La Péniche : L’an dernier, une autre réforme importante a été mise en place : la suppression de l’ENA, et bien qu’elle n’ait pas été décidée directement par Sciences Po, elle affecte quand même directement l’établissement car c’était une des principales ambitions de l’école de former à la haute administration. Par ailleurs, de plus en plus d’étudiants s’orientent vers le privé, tandis qu’une des principales missions de l’école c’était de former à la décision publique : comment est-ce que vous vivez cette transformation ? est-ce que ça redéfinit ce qu’est Sciences Po ?
Frédéric Mion : Je confirme que les annonces présidentielles sur la réforme de l’ENA et des autres écoles de la haute fonction publique n’ont pas été écrites à Sciences Po (Frédéric Mion sourit). D’ailleurs les décisions ne sont pas encore connues encore puisqu’une mission de réflexion est en cours. Sur Sciences Po et ce qu’est le rôle de Sciences Po, il y a un peu méprise dans la question, je ne reconnais pas tout à fait l’institution qui a été créé il y a 150 ans dans votre question. Sciences Po a été pensé comme une institution destinée à former des étudiantes et des étudiants à l’exercice des responsabilités dans le monde. Les sciences politiques, telles qu’on les appelle à la fin du XIXe, ce ne sont pas les sciences de la décision publique, ce sont les sciences de la décision tout court. Dès l’origine, Sciences Po s’est pensée comme le lieu où allaient se former des gens qui exerceraient des responsabilités dans la sphère publique, d’autres dans la sphère privée, et assez rapidement la formation à Sciences Po s’est structurée en sections dont les noms ont varié au fil du temps, mais la section dite Economie privée existait dès la création de notre institution. À mon époque, déjà lointaine, la majorité des étudiants de Sciences Po se dirigeaient vers les métiers du privé. Ce trait distinctif est de plus en plus affirmé dans la manière dont nous formons nos étudiants, et il est notamment très présent par exemple dans le projet de l’École du management et de l’innovation, qui souhaite penser l’entreprise comme un acteur du bien commun. Ces questions de proportion sont aussi liées au fait que la sphère publique s’est continuellement rétrécie depuis 30 ou 40 ans, que les débouchés publics sont de moins en moins nombreux. Cela entraîne des transformations sans pour autant que la visée de l’institution s’en trouve dénaturée.

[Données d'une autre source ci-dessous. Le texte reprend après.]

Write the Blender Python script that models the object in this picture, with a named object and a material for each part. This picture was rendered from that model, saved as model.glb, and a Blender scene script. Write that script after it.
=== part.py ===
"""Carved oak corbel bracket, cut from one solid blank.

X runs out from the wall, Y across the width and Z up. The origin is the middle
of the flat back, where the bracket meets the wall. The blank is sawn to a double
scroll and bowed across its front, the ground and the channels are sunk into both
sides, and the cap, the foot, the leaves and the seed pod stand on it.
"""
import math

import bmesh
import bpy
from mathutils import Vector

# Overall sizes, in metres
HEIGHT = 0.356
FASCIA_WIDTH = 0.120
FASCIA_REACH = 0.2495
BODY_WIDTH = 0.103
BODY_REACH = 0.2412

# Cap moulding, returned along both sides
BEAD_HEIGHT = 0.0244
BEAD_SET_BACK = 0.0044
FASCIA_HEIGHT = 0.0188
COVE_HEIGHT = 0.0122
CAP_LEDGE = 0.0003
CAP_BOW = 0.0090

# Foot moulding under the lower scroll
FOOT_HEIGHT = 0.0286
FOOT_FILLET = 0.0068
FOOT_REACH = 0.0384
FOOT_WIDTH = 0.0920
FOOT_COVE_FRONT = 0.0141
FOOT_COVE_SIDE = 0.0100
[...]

Nous aimerions maintenant évoquer l’Hôtel de l’Artillerie, et tout d’abord, où en sont les travaux ?
Les travaux sont bien engagés, ils ont commencé au début du mois de mars avec la destruction du bâtiment qui devait disparaitre, avec le creusement des cours pour les sous-sols, soit des travaux déjà substantiels. Les choses avancent et avancent même très vite, notamment pendant le mois d’août pendant lequel les riverains étaient moins présents. Nous avons procédé symboliquement à la cérémonie de la pose de la première pierre le 8 juillet dernier, et je suis confiant dans le fait que l’on pourra découvrir la vie du nouveau campus à partir de 2021, donc encore deux ans. Tous ceux qui sont intéressés peuvent suivre l’avancement du chantier sur le blog Campus 2022 qui est tenu avec l’avancement et des photographies du chantier.

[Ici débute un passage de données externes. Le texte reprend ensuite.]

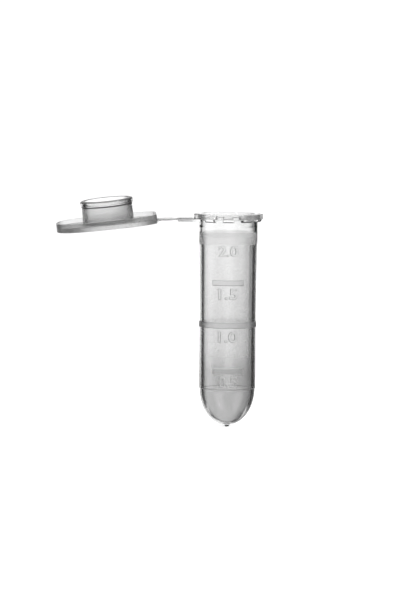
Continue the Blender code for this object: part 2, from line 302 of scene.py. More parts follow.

Vous procédez en parallèle à une extension du campus rémois qui est prévue de longue date, et donc nous voulions savoir si le déménagement complet du collège universitaire de Paris était toujours d’actualité ? Cette année les effectifs ont baissé en première année, au profit des 1As à Reims, est-ce une tendance qui va se confirmer durant les années à venir ?
Il s’agit d’un malentendu : il n’a jamais été question de procéder à un déplacement complet de nos effectifs du collège universitaire de Paris vers Reims. Ce qui a été prévu et annoncé de longue date, c’est une décroissance des effectifs du collège universitaire sur le campus de Paris et une croissance des effectifs à Reims et dans nos autres campus, et ce mouvement est quasiment en train de s’achever car le campus de Reims a atteint sa pleine capacité.

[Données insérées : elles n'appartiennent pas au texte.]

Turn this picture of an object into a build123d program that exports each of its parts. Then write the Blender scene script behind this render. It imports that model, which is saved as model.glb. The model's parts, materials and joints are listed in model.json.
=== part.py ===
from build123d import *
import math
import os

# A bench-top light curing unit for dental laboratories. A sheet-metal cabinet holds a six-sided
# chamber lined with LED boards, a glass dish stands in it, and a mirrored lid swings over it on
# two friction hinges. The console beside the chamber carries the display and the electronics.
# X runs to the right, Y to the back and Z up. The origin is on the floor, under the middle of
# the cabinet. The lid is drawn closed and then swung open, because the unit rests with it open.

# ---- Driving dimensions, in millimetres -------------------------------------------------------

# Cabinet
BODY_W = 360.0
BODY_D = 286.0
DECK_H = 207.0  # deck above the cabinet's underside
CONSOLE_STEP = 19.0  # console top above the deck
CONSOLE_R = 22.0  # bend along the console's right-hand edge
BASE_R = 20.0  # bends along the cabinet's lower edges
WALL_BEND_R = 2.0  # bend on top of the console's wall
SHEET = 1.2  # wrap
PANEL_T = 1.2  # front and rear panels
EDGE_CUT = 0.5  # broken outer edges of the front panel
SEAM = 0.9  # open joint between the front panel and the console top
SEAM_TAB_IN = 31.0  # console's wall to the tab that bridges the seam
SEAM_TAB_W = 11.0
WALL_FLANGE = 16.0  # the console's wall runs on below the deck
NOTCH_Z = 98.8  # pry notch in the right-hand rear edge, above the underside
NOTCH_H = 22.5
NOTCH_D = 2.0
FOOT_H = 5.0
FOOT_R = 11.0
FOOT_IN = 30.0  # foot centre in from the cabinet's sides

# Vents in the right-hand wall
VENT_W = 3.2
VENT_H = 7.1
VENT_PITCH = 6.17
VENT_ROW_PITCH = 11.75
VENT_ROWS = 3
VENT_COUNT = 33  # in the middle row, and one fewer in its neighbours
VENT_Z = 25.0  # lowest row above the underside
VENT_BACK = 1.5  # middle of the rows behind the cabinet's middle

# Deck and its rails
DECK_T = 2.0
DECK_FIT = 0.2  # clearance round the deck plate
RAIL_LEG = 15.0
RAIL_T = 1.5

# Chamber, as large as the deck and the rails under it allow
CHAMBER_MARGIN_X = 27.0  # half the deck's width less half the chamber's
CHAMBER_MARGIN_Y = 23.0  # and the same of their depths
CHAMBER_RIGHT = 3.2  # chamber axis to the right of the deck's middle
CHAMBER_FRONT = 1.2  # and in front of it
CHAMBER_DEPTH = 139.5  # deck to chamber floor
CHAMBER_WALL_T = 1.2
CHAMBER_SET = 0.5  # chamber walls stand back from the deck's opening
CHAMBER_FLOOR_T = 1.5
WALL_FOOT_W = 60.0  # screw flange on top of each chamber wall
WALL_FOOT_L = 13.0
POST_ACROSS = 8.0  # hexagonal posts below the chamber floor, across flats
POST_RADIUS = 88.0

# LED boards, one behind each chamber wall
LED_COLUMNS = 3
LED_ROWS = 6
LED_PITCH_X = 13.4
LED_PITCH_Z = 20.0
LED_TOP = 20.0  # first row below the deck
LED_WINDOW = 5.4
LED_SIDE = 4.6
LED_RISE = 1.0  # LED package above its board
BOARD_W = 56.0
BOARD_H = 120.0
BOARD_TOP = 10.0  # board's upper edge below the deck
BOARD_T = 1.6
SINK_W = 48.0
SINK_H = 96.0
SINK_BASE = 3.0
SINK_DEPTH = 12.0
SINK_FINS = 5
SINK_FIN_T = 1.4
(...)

« Il n’a jamais été question de procéder à un déplacement complet de nos effectifs du collège universitaire de Paris vers Reims »
Cette année vous avez indiqué que vous aviez observé une décroissance, c’est vrai, mais nous en sommes presque au bout et elle n’altèrera pas fondamentalement la situation actuelle du campus.
Est-ce que ça implique que le programme général est amené à décroitre au profit de programmes avec des spécificités géographiques ?
Cela implique une réflexion sur la nature du programme général aujourd’hui, sur la nature des programmes proposés sur les campus de Reims compte tenu des effectifs qu’il accueille. Ce sont des réflexions menées en ce moment même par la doyenne du Collège universitaire et ses équipes.